**Raw records:**
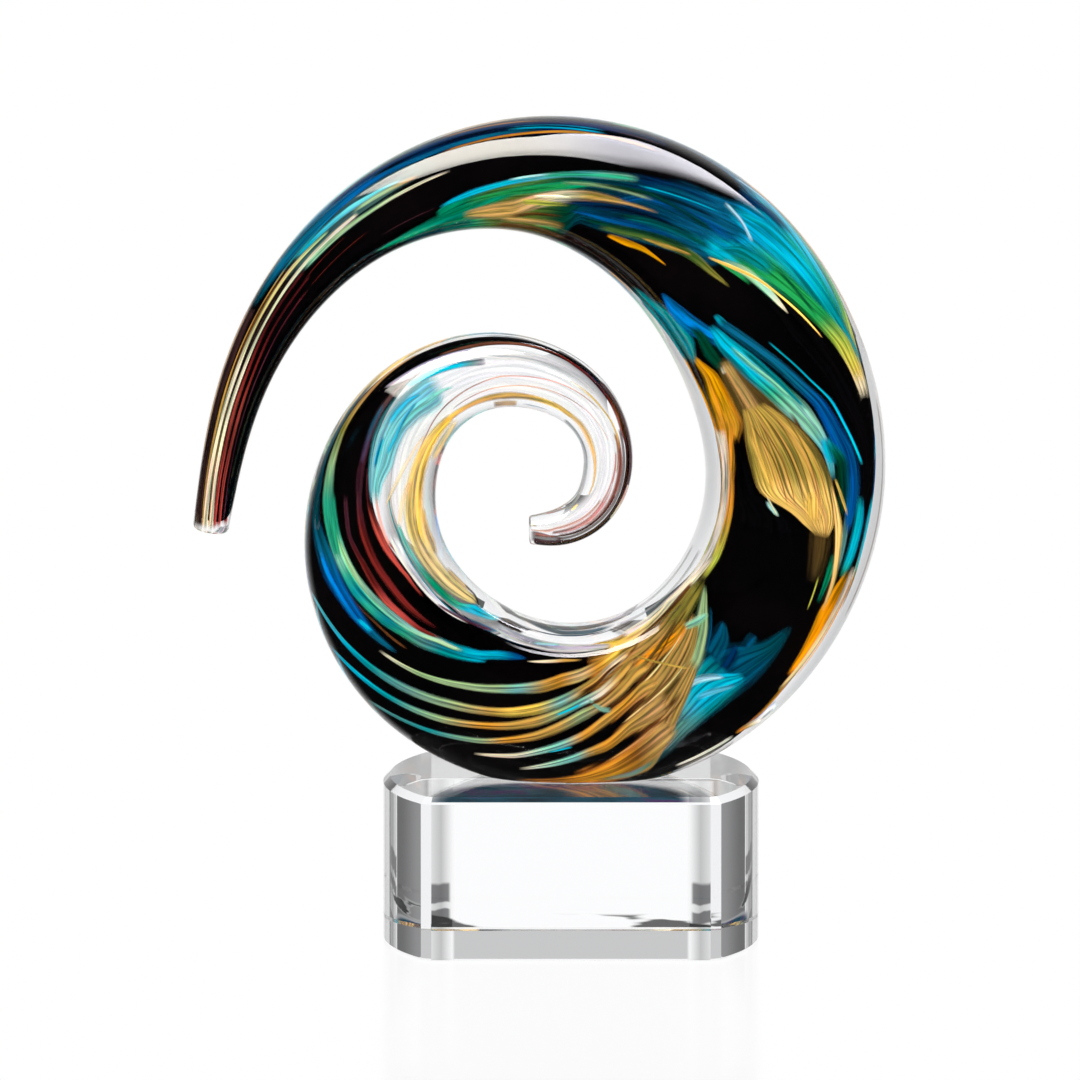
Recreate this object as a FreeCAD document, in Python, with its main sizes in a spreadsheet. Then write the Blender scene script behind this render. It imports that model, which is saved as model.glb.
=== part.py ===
import FreeCAD, Part
import Sketcher
import math
import os

# Glass wave sculpture: a tapering clear glass spiral with coloured glass fused inside it,
# its underside ground flat and bonded to a clear crystal block.
# Millimetres, +Z up, +X to the viewer's right, the front towards -Y.
# The origin is the middle of the block's underside.

# Driving dimensions, kept in the sheet under these names.
SIZES = {
    "block_width": 102.0,
    "block_depth": 64.0,
    "block_height": 45.0,
    "block_top_bevel": 1.8,
    "block_foot_bevel": 0.5,
    "block_corner_facet": 1.7,
    "film_thickness": 0.2,
    "eye_offset": -8.5,
    "eye_height": 82.3,
    "ground_depth": 3.12,
    "wave_reach": 84.0,
    "wave_thickness": 49.6,
    "tip_round": 1.6,
    "curl_tip_round": 0.8,
    "glass_clearance": 0.1,
    "cutter_margin": 10.0,
}

# The wave's centre line turns clockwise about the eye from the free tip on the left.
# Each station: turn in degrees, then its distance from the eye as a share of the reach,
# then its radius as a share of the thickest radius. The eye height is measured from the ground face.
WAVE_SHARES = [
    (-9.5, 1.080, 0.195), (10, 1.014, 0.243), (30, 1.002, 0.310), (60, 1.011, 0.450),
    (90, 0.993, 0.655), (120, 0.922, 0.882), (150, 0.850, 0.989), (180, 0.826, 0.985),
    (210, 0.813, 0.950), (240, 0.798, 0.927), (270, 0.748, 0.911), (300, 0.682, 0.893),
    (330, 0.603, 0.791), (360, 0.526, 0.663), (390, 0.465, 0.531), (420, 0.398, 0.433),
    (450, 0.332, 0.374), (480, 0.286, 0.319), (510, 0.246, 0.276), (540, 0.216, 0.265),
    (570, 0.198, 0.239), (600, 0.181, 0.215), (641, 0.178, 0.155),
]

# The turn at which the wave stands on the block.
SEAT_ANGLE = 270

# How far the coloured glass has been twisted about the centre line at each turn, in degrees.
TWIST_ANGLES = [
    (-9.5, 0), (50, 20), (100, 95), (150, 182), (200, 270), (300, 440), (400, 560), (500, 620), (641, 680),
]

# Radii of the layers as shares of the wave's own radius.
CORE_SHARE = 0.62
RIBBON_SHARE = 0.70

# First and last turn of the hollow that the coloured glass fills, and where black gives way to clear.
COLOUR_START_ANGLE = -5.0
COLOUR_END_ANGLE = 636.0
CORE_CHANGE_ANGLE = 345.0

# Degrees of turn between two sections of a loft, and the share of its width that a ribbon keeps at its ends.
CASING_STEP_ANGLE = 20.0
RIBBON_STEP_ANGLE = 8.0
RIBBON_END_SHARE = 0.25

# The fan's first rib, in the order of the table below, and what each next rib adds.
FAN_COUNT = 6
FAN_FIRST_ANGLES = (200, 330, -395, 8)
FAN_STEP_ANGLES = (6, 5, 10, 0)

# Ribbons of coloured glass on the core. Each one: its piece, first turn, last turn, the angle at which its
# middle lies before any twist (0 at the front, 90 at the outside of the wave), and its width in degrees.
RIBBON_ANGLES = [
    ("cream_ribbon", -5, 150, 22, 48),
    ("aubergine_ribbons", -5, 110, -28, 44),
    ("aubergine_ribbons", 262, 470, -490, 34),
    ("blue_ribbons", 20, 140, 75, 48),
    ("blue_ribbons", 110, 250, -215, 40),
    ("dark_ribbons", -5, 230, -75, 38),
    ("dark_ribbons", 152, 280, -300, 22),
    ("emerald_ribbon", 50, 200, -125, 54),
    ("gold_ribbon", 60, 200, -165, 18),
    ("amber_ribbons", 142, 260, -262, 46),
    ("amber_ribbons", 300, 560, -222, 24),
    ("smoky_feather", 152, 280, -327, 22),
    ("teal_ribbon", 240, 400, -450, 42),
    ("aqua_ribbon", 330, 440, -545, 42),
    ("rose_ribbons", 450, 636, -650, 40),
    ("rose_ribbons", 470, 636, -550, 28),
]


def make_sheet(doc):
    sheet = doc.addObject("Spreadsheet::Sheet", "Sizes")
    for row, (name, value) in enumerate(SIZES.items(), start=1):
        sheet.set("A%d" % row, name)
        sheet.set("B%d" % row, str(value))
        sheet.setAlias("B%d" % row, name)
    doc.recompute()
    return sheet


def origin_plane(body, role):
    for feature in body.Origin.OriginFeatures:
        if feature.Role == role:
            return feature
    raise ValueError("no plane " + role)


def add_chamfer(doc, body, base, edges, size_name, label):
    chamfer = body.newObject("PartDesign::Chamfer", label)
    chamfer.Base = (base, edges)
    chamfer.setExpression("Size", "Sizes." + size_name)
    doc.recompute()
    return chamfer


def upright_edges(shape):
    names = []
    for number, edge in enumerate(shape.Edges, start=1):
        box = edge.BoundBox
        if box.ZLength > box.XLength + box.YLength:
            names.append("Edge%d" % number)
    return names


def level_edges(shape, level):
    names = []
    for number, edge in enumerate(shape.Edges, start=1):
        box = edge.BoundBox
        if box.ZLength < edge.Length / 1000 and abs(box.ZMin - level) < edge.Length / 1000:
            names.append("Edge%d" % number)
    return names


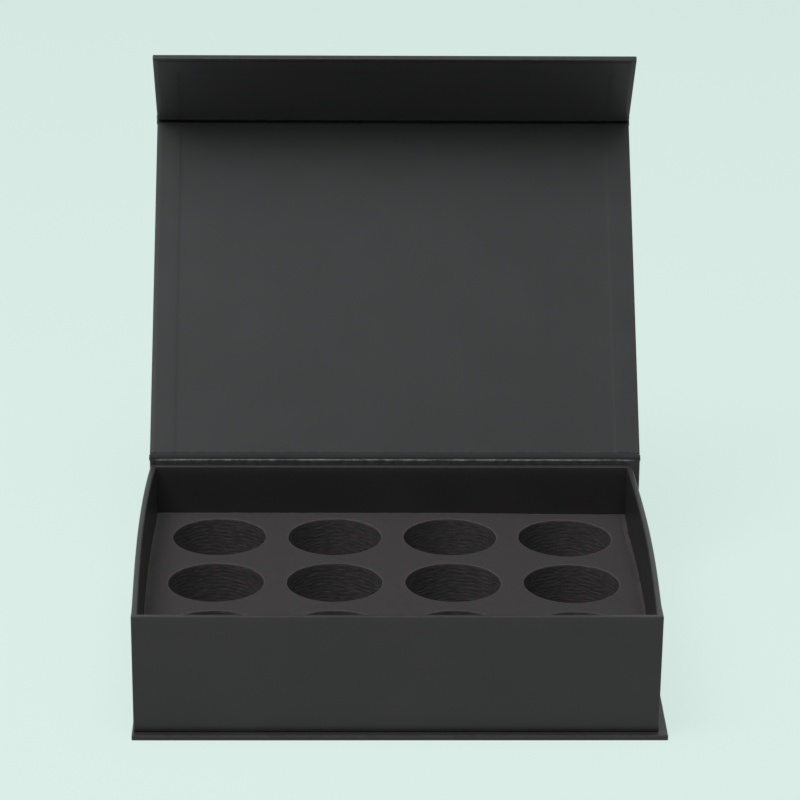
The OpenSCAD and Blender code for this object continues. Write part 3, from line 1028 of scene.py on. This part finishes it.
studio = {
    "backdrop": (0.701, 0.847, 0.799),
    "floorSize": 40,
    "bounce": (0.80, 0.80, 0.79),
    "shadowShare": 0.16,       # how much of the floor's look comes from the light
    "plainShare": 0.85,
    "overhead": 0.5,           # light from straight above, less towards the horizon
    "falloff": 3,
    "top": {
        "place": (-0.30, -0.55, 2.5),
        "aim": (0, 0.05, 0.1),
        "size": (2.4, 2.0),
        "power": 53,
        "glossy": False,
    },
    "side": {
        "place": (-0.55, -0.25, 1.05),
        "aim": (0, 0, 0.12),
        "size": (0.4, 0.5),
        "power": 2.0,
        "glossy": True,
    },
}


def makeFloor(s):
    bm = bmesh.new()
    bmesh.ops.create_grid(bm, x_segments=1, y_segments=1, size=s["floorSize"] / 2)
    mesh = bpy.data.meshes.new("studioFloor")
    bm.to_mesh(mesh)
    bm.free()
    floor = bpy.data.objects.new("studioFloor", mesh)
    bpy.context.scene.collection.objects.link(floor)
    material = bpy.data.materials.new("paleFloor")
    material.use_nodes = True
    tree = material.node_tree
    tree.nodes.clear()
    output = tree.nodes.new("ShaderNodeOutputMaterial")
    lit = tree.nodes.new("ShaderNodeBsdfDiffuse")
    plain = tree.nodes.new("ShaderNodeEmission")
    plain.inputs["Color"].default_value = (*s["backdrop"], 1)
    # the camera sees the plain colour with a soft shadow, and the box gets neutral light back
    lit.inputs["Color"].default_value = (*s["bounce"], 1)
    seen = backdropRays(tree)
    shade = tree.nodes.new("ShaderNodeBsdfDiffuse")
    total = tree.nodes.new("ShaderNodeAddShader")
    share = tree.nodes.new("ShaderNodeMixShader")
    shade.inputs["Color"].default_value = (*(c * s["shadowShare"] for c in s["backdrop"]), 1)
    plain.inputs["Strength"].default_value = s["plainShare"]
    tree.links.new(shade.outputs[0], total.inputs[0])
    tree.links.new(plain.outputs[0], total.inputs[1])
    tree.links.new(seen, share.inputs["Fac"])
    tree.links.new(lit.outputs[0], share.inputs[1])
    tree.links.new(total.outputs[0], share.inputs[2])
    tree.links.new(share.outputs[0], output.inputs["Surface"])
    mesh.materials.append(material)


def backdropRays(tree):
    # 1 for camera, glossy and transmission rays, 0 for the rest
    path = tree.nodes.new("ShaderNodeLightPath")
    total = path.outputs["Is Camera Ray"]
    for name in ("Is Glossy Ray", "Is Transmission Ray"):
        node = tree.nodes.new("ShaderNodeMath")
        node.operation = "MAXIMUM"
        tree.links.new(total, node.inputs[0])
        tree.links.new(path.outputs[name], node.inputs[1])
        total = node.outputs[0]
    return total


def makeWorld(s):
    world = bpy.data.worlds.new("studioWorld")
    bpy.context.scene.world = world
    world.use_nodes = True
    tree = world.node_tree
    background = tree.nodes["Background"]
    way = tree.nodes.new("ShaderNodeSeparateXYZ")
    tree.links.new(tree.nodes.new("ShaderNodeTexCoord").outputs["Generated"], way.inputs[0])
    rise = tree.nodes.new("ShaderNodeMath")
    rise.operation = "POWER"
    tree.links.new(rangeOf(tree, way.outputs["Z"], 0, 1, 0, 1), rise.inputs[0])
    rise.inputs[1].default_value = s["falloff"]
    sky = colorMix(tree, rise.outputs[0], (0, 0, 0), (s["overhead"],) * 3)
    tree.links.new(colorMix(tree, backdropRays(tree), sky, s["backdrop"]), background.inputs["Color"])
    background.inputs["Strength"].default_value = 1


def makeLight(name, s):
    data = bpy.data.lights.new(name, "AREA")
    data.shape = "RECTANGLE"
    data.size, data.size_y = s["size"]
    data.energy = s["power"]
    light = bpy.data.objects.new(name, data)
    light.location = s["place"]
    light.rotation_euler = (Vector(s["aim"]) - Vector(s["place"])).to_track_quat("-Z", "Y").to_euler()
    light.visible_glossy = s["glossy"]
    bpy.context.scene.collection.objects.link(light)


makeFloor(studio)
makeWorld(studio)
makeLight("topLight", studio["top"])
makeLight("sideLight", studio["side"])
bpy.context.scene.view_settings.view_transform = "Standard"
print("studio made")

**WHAT YOU WILL DO:** Repeat the records above line by line, from the first line through the line that contains "# The origin".

**SOLUTION BELOW:**
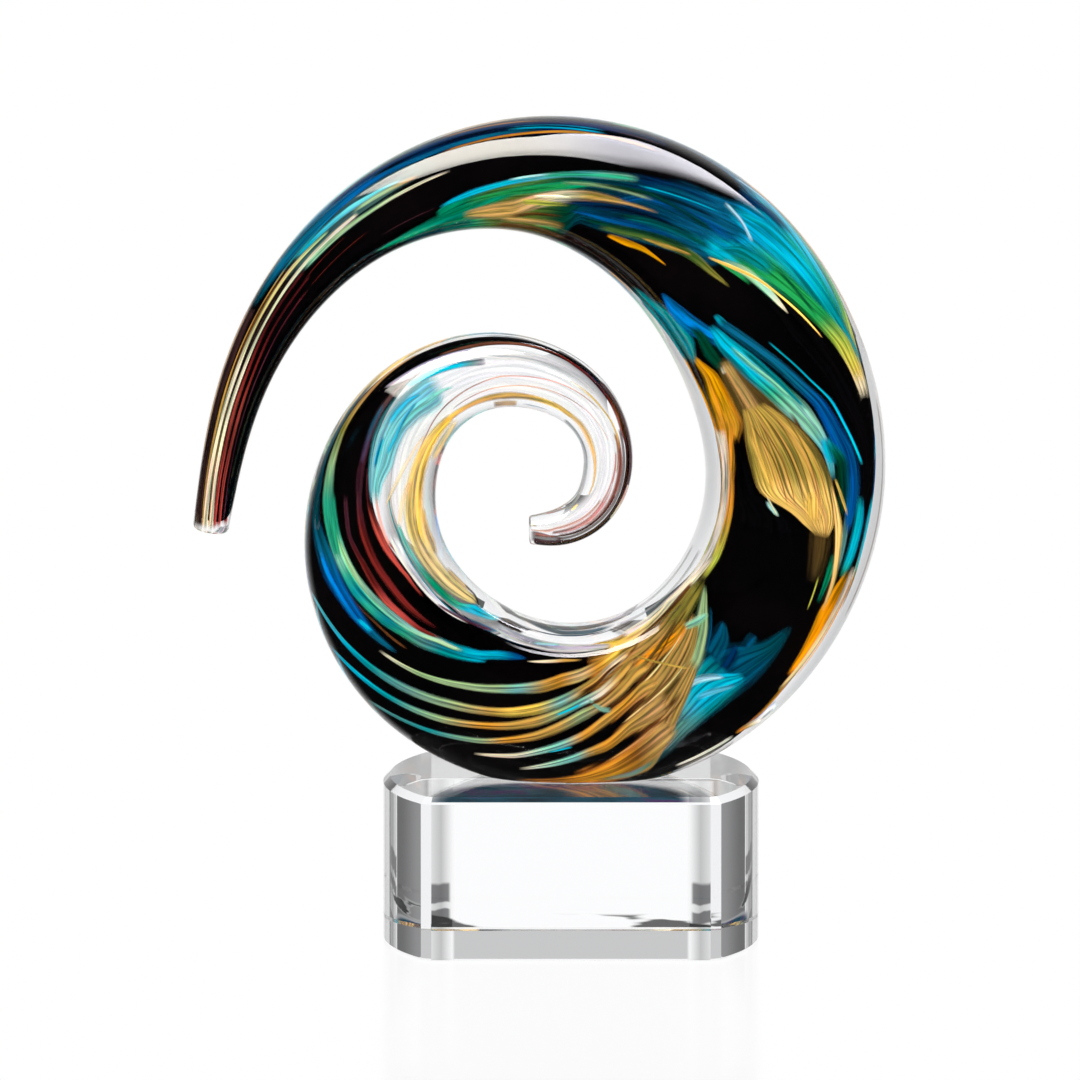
Recreate this object as a FreeCAD document, in Python, with its main sizes in a spreadsheet. Then write the Blender scene script behind this render. It imports that model, which is saved as model.glb.
=== part.py ===
import FreeCAD, Part
import Sketcher
import math
import os

# Glass wave sculpture: a tapering clear glass spiral with coloured glass fused inside it,
# its underside ground flat and bonded to a clear crystal block.
# Millimetres, +Z up, +X to the viewer's right, the front towards -Y.
# The origin is the middle of the block's underside.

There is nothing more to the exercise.